*Records to process*:
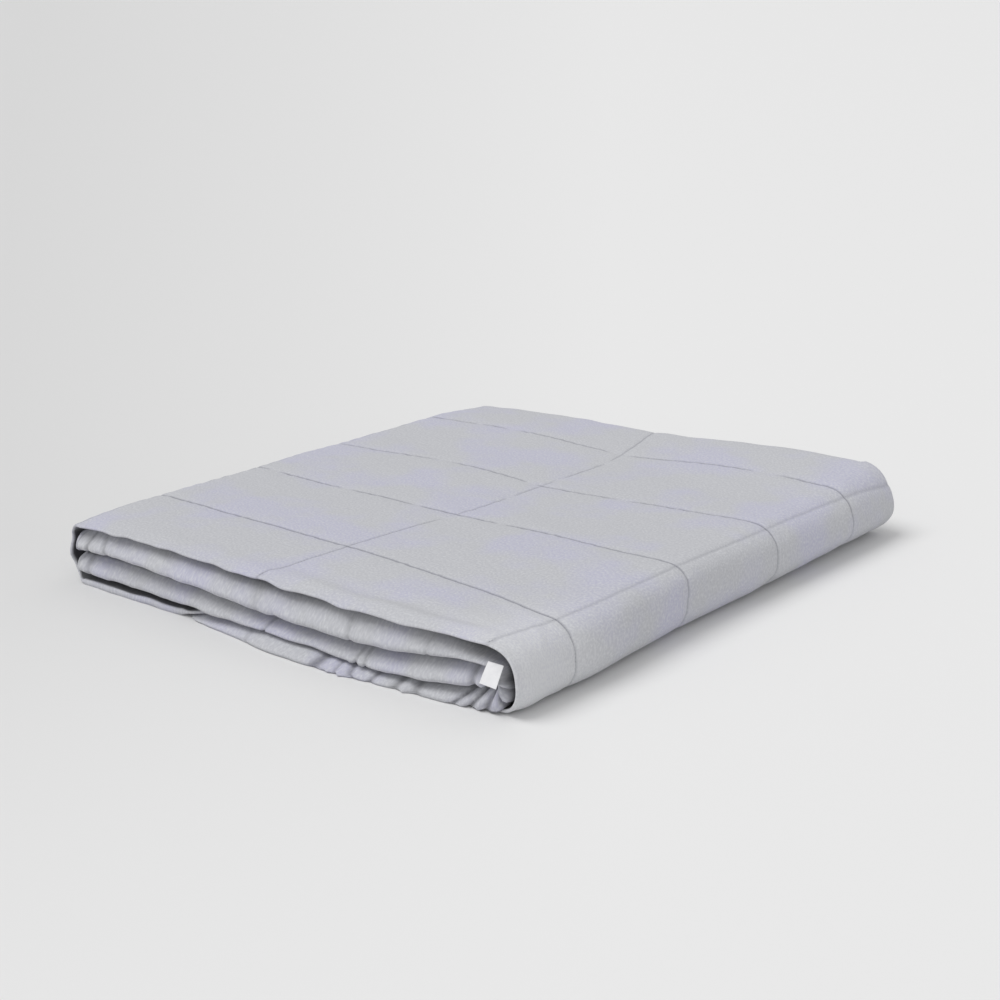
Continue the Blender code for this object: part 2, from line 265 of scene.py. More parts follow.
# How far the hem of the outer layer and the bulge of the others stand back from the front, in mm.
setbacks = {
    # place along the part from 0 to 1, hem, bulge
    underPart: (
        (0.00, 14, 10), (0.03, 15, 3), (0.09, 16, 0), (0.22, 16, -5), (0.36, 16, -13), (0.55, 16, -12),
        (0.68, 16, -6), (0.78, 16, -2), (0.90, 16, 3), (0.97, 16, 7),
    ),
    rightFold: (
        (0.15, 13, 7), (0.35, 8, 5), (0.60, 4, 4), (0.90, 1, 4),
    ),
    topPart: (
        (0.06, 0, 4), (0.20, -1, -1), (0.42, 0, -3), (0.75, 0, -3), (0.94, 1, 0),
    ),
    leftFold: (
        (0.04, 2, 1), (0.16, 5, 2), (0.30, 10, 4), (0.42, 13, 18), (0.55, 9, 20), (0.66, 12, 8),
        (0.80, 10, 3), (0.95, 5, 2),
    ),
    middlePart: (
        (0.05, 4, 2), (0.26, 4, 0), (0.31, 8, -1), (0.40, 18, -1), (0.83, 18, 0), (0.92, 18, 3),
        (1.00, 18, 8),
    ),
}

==

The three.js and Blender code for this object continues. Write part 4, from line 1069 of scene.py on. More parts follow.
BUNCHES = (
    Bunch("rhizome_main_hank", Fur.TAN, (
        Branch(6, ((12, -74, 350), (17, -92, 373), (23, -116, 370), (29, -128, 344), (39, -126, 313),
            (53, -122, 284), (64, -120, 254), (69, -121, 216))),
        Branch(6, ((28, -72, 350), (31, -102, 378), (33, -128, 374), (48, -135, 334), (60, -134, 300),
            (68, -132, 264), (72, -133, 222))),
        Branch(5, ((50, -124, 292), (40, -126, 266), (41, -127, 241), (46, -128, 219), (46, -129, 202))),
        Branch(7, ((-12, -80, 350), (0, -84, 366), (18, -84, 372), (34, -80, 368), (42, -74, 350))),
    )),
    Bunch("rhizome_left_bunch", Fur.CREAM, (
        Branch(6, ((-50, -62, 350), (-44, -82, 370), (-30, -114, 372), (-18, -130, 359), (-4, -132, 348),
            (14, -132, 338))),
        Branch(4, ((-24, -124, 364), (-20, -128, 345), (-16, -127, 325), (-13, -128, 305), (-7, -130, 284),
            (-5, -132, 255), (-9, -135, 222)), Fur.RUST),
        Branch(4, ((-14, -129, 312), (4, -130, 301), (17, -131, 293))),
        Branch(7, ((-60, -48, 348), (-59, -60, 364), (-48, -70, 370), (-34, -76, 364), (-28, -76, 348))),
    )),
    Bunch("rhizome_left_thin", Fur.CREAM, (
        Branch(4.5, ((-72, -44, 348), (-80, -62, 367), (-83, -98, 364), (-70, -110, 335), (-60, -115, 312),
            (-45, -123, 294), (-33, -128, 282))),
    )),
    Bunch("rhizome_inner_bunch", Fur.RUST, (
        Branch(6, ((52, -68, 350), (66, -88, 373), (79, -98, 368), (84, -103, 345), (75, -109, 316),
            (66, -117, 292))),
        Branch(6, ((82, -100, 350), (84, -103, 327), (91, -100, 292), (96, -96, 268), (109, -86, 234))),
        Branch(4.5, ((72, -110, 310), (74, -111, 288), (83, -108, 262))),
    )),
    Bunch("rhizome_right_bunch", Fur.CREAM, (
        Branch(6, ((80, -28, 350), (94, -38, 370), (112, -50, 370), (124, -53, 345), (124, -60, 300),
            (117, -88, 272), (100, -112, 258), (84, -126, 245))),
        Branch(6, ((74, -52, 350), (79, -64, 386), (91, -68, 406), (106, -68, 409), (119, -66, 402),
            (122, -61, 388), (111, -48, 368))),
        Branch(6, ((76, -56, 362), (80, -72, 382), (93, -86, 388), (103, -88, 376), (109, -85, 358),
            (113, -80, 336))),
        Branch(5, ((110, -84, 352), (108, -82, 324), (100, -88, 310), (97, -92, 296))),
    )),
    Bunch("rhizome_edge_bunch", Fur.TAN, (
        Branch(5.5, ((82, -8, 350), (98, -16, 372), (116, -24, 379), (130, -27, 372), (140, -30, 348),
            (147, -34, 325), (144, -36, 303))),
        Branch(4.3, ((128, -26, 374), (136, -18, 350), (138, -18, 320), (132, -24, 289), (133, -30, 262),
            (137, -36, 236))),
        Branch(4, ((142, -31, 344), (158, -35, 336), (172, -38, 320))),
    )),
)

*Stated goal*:
Which lines include the word "code"? Copy every one of them.

*Result for this exercise*:
Continue the Blender code for this object: part 2, from line 265 of scene.py. More parts follow.
The three.js and Blender code for this object continues. Write part 4, from line 1069 of scene.py on. More parts follow.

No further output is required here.